• TASK REQUIREMENTS:
Exactly the lines from the one that contains "Write part 2" to the one that contains "weave in sight.", both lines included, should be copied, and no others.

• DATA IN THIS EXERCISE:
%%
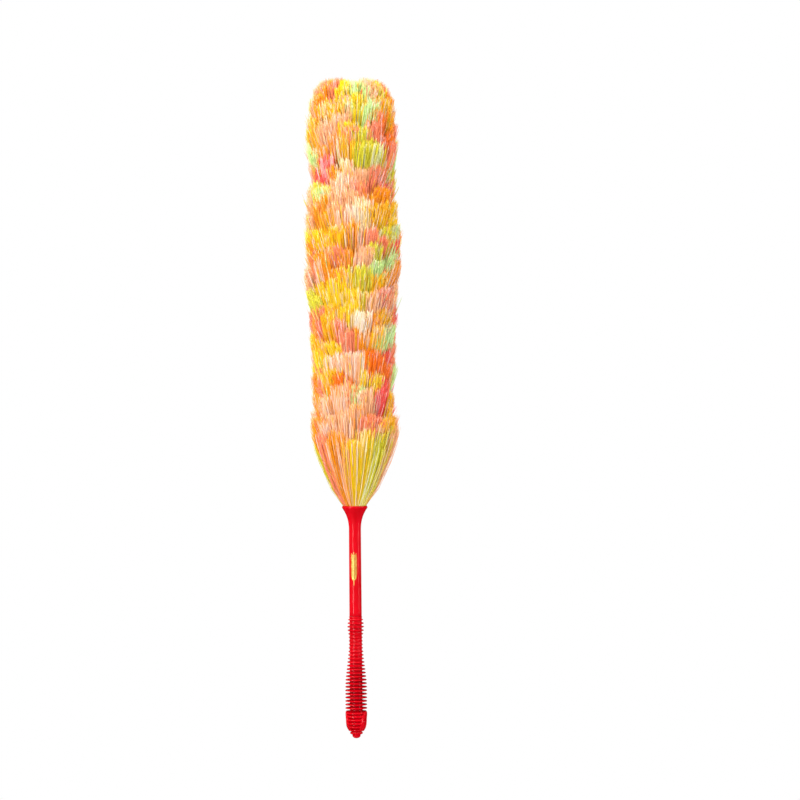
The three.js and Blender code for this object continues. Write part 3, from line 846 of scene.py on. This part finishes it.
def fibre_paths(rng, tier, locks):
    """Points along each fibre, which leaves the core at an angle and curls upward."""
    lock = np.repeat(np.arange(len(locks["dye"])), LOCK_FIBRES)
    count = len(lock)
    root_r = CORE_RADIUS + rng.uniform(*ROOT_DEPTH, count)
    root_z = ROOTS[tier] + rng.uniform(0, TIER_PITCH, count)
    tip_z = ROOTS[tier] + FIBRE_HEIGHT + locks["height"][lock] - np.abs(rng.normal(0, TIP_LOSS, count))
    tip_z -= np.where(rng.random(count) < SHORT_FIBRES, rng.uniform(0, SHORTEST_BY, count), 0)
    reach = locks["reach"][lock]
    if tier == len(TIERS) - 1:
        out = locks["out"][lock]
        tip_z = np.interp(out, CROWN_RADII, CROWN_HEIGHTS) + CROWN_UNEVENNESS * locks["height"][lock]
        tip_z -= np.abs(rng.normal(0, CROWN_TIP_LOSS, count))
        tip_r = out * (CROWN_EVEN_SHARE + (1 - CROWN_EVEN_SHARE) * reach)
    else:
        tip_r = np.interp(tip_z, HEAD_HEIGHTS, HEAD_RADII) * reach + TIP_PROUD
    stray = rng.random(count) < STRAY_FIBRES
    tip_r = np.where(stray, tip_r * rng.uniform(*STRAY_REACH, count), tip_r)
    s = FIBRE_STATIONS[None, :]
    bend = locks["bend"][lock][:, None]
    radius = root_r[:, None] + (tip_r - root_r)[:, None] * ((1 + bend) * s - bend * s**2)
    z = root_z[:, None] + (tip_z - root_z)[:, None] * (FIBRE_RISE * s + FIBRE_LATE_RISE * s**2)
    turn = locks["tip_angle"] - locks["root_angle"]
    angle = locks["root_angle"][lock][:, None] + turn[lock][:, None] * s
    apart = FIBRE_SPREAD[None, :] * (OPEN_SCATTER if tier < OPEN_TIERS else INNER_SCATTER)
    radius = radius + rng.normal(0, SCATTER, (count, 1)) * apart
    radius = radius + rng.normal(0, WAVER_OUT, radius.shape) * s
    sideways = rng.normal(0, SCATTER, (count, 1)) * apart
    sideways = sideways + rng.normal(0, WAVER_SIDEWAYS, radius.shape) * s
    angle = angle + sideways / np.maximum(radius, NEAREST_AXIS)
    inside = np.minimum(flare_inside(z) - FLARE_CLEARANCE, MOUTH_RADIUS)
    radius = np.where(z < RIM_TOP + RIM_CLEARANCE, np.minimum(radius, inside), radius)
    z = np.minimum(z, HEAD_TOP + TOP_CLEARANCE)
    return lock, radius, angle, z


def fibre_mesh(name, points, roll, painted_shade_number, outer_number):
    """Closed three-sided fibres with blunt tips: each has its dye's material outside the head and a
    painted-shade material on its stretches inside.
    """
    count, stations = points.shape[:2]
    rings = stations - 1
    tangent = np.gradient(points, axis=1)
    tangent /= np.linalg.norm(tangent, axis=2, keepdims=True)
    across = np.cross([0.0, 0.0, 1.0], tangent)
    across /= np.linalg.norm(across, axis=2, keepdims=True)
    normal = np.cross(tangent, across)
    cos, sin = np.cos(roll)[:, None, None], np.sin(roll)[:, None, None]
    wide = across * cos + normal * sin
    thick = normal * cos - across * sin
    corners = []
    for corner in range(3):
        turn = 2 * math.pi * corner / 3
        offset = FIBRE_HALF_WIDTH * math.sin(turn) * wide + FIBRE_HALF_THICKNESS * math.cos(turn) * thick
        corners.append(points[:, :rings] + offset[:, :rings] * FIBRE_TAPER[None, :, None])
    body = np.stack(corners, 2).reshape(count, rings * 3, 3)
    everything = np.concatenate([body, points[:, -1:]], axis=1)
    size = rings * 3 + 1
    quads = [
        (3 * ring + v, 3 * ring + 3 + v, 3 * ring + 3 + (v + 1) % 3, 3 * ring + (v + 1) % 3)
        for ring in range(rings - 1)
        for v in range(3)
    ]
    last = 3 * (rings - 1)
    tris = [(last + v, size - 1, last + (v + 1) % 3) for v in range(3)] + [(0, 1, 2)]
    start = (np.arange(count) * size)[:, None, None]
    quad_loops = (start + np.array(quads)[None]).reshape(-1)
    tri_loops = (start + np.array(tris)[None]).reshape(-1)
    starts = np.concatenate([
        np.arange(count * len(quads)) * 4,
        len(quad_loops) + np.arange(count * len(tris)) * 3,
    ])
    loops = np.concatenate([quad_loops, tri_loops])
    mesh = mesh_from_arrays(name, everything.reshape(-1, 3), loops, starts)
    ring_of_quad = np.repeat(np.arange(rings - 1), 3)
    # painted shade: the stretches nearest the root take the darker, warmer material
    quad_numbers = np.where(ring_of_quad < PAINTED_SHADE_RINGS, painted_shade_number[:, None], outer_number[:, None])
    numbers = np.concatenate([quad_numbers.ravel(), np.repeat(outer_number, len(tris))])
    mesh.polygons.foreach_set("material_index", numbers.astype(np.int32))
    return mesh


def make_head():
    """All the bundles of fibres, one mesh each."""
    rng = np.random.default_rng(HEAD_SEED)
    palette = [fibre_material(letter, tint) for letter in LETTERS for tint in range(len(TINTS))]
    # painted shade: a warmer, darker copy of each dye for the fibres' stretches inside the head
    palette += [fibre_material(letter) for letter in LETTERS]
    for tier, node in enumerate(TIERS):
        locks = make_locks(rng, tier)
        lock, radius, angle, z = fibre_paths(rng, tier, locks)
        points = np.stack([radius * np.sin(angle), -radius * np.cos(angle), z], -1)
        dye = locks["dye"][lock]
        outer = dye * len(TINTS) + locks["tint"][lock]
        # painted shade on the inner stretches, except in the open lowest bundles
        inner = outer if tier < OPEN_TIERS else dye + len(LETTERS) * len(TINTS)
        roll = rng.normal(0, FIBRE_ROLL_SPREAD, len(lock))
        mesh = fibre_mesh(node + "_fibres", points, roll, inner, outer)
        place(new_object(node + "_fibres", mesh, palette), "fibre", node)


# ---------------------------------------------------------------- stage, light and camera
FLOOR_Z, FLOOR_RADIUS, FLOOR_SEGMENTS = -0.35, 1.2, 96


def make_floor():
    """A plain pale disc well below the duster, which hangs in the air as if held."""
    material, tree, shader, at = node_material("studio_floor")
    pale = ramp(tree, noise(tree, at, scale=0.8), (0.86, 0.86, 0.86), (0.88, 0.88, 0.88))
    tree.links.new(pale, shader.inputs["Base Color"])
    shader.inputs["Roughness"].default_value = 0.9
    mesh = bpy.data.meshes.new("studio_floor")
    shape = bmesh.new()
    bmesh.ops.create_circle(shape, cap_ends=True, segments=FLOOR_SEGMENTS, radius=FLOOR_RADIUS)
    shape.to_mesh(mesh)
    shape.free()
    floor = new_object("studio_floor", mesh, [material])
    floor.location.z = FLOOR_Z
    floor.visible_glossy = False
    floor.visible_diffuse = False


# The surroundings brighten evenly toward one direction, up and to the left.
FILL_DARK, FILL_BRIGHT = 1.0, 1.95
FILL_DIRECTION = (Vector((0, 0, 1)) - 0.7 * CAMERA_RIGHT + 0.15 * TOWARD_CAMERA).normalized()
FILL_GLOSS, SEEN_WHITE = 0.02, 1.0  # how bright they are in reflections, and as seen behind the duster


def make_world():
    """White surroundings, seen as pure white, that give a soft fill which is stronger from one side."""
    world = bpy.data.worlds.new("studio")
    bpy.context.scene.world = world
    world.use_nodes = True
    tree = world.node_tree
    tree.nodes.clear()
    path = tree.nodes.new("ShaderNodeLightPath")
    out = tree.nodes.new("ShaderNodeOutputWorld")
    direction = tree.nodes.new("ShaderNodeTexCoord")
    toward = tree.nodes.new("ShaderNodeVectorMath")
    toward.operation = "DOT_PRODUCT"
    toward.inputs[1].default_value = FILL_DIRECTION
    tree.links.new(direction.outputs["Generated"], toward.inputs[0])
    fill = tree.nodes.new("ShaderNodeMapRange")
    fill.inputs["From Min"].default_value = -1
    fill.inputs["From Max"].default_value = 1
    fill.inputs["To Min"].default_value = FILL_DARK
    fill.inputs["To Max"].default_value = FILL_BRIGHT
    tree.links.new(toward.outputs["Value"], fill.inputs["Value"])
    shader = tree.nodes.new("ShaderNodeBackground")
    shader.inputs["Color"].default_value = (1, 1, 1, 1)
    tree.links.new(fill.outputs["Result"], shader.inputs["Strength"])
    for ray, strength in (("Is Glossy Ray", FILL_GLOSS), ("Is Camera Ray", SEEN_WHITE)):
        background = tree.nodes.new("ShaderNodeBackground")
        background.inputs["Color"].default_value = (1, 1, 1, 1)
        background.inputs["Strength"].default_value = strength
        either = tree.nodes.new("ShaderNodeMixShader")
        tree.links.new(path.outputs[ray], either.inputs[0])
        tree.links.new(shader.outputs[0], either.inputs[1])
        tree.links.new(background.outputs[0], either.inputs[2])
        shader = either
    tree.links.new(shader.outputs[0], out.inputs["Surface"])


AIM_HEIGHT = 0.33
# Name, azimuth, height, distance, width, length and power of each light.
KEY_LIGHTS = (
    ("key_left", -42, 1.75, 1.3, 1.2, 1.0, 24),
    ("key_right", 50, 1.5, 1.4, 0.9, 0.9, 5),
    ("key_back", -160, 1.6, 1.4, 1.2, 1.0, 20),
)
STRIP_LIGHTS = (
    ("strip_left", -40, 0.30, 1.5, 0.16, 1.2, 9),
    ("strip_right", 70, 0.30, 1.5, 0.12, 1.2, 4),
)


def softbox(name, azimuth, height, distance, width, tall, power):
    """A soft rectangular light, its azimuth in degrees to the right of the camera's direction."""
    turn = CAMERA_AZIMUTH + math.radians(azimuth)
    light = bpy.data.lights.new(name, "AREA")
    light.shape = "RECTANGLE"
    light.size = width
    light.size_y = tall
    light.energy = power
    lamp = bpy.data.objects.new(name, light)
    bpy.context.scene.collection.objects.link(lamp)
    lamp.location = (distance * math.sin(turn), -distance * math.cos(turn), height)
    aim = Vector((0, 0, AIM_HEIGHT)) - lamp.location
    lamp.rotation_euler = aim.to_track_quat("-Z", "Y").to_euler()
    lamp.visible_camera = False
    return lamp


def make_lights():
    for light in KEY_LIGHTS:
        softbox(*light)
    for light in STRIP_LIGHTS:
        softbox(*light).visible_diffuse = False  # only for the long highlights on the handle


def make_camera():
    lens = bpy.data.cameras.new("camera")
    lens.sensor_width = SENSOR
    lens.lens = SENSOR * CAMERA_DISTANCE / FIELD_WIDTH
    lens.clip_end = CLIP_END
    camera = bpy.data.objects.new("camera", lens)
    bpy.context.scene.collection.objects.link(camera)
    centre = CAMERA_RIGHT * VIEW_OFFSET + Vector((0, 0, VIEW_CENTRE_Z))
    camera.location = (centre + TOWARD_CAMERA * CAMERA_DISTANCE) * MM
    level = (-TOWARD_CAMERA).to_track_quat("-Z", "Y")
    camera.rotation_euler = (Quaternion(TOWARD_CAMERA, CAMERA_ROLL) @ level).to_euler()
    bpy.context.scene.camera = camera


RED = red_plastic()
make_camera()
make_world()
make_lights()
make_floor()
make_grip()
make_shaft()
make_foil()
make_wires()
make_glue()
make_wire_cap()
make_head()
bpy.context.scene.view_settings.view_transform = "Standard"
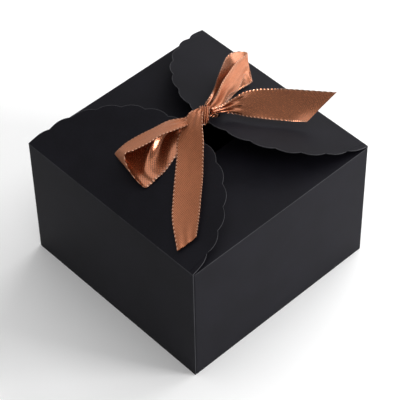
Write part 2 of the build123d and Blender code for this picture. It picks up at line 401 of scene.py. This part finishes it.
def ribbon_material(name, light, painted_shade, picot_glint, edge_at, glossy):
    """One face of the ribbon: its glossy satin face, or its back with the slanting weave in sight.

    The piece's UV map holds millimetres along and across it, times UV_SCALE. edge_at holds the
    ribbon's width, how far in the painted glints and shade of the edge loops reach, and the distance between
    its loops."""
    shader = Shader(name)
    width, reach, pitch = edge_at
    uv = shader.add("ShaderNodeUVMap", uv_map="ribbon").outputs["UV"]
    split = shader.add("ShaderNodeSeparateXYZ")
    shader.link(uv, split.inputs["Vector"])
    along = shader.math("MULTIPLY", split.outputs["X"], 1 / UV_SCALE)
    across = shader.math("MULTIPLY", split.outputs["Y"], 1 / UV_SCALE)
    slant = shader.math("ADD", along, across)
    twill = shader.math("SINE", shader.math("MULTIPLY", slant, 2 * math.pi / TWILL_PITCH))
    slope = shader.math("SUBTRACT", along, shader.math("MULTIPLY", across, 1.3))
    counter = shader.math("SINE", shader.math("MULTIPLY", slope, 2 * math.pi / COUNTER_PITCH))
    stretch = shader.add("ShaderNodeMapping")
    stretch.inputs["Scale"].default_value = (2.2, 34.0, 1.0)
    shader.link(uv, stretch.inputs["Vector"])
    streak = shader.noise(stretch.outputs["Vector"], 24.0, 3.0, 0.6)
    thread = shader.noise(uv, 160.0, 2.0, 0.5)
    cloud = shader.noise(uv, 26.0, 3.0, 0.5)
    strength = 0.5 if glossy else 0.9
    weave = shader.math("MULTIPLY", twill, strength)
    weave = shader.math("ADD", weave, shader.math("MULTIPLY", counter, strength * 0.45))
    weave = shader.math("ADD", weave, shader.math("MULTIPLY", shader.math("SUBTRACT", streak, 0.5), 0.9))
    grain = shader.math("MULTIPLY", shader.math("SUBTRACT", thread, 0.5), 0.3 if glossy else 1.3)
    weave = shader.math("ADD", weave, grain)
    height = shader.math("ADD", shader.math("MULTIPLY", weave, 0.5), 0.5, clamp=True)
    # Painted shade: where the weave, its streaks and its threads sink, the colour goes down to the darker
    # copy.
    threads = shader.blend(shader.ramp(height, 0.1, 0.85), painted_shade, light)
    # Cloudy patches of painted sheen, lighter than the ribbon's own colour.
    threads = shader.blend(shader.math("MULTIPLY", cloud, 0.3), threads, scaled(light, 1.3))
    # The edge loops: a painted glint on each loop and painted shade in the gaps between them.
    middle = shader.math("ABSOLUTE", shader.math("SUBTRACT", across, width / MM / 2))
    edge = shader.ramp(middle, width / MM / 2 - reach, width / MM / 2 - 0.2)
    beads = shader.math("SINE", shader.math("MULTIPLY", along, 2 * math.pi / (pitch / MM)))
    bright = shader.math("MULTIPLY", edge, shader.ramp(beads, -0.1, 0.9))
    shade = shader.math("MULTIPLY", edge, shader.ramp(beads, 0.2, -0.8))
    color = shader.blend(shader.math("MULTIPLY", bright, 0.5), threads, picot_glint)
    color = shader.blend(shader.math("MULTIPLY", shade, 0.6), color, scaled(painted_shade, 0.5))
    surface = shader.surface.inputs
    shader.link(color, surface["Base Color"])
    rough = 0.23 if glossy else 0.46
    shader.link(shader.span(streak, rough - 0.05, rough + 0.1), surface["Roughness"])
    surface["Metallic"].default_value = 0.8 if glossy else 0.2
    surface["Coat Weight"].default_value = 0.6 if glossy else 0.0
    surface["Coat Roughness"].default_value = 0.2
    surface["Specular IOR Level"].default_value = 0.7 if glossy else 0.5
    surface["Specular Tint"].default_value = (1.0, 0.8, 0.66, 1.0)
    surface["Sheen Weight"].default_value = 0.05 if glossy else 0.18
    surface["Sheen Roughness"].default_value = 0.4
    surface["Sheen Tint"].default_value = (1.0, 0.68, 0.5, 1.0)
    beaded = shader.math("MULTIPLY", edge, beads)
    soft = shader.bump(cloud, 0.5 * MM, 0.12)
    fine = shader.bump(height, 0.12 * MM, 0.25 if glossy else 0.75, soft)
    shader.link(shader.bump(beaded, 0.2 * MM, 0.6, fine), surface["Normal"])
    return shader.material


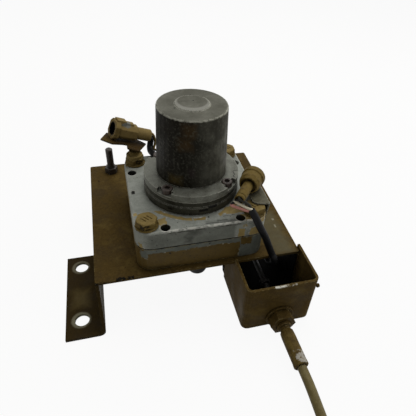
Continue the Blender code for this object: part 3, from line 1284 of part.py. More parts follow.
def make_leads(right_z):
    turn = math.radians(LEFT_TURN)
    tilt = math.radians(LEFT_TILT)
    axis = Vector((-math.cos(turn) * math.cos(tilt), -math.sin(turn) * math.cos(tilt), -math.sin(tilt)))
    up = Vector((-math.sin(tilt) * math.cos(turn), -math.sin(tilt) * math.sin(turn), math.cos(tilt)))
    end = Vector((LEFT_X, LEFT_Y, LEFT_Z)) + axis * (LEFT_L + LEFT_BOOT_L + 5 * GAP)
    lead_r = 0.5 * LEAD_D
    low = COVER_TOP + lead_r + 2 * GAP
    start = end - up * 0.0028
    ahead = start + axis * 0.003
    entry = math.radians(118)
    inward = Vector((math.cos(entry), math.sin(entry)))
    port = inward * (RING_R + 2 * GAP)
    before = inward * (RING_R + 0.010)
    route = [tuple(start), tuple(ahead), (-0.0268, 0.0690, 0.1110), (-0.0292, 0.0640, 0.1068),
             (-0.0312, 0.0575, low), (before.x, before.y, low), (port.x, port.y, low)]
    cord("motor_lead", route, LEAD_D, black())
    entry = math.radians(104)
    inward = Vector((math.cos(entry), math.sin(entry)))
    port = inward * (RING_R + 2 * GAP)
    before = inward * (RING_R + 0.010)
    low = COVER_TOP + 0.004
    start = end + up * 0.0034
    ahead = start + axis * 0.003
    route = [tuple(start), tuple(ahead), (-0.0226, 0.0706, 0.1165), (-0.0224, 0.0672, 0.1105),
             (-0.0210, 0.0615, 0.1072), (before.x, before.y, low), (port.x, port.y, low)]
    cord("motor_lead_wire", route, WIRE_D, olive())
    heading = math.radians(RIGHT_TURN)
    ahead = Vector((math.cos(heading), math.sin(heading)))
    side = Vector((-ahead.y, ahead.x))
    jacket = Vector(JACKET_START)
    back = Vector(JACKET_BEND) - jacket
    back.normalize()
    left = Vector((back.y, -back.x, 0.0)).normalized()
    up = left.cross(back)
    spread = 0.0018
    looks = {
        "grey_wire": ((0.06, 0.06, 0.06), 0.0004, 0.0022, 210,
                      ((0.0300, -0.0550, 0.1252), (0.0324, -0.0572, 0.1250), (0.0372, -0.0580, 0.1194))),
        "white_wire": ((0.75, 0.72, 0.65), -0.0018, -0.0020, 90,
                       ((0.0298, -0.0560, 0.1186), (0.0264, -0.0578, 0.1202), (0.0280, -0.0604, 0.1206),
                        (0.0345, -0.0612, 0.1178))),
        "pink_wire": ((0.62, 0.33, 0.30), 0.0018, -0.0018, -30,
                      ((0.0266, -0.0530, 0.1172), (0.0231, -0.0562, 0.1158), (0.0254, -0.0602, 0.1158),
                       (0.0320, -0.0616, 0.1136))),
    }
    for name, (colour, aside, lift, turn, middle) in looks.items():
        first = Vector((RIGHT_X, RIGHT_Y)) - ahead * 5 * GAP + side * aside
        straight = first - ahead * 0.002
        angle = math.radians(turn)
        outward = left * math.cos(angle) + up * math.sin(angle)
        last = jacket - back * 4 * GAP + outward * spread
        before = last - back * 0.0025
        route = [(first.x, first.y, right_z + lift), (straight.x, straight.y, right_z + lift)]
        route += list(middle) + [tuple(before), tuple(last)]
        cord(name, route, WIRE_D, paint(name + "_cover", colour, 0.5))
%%
• TASK OUTPUT:
Write part 2 of the build123d and Blender code for this picture. It picks up at line 401 of scene.py. This part finishes it.
def ribbon_material(name, light, painted_shade, picot_glint, edge_at, glossy):
    """One face of the ribbon: its glossy satin face, or its back with the slanting weave in sight.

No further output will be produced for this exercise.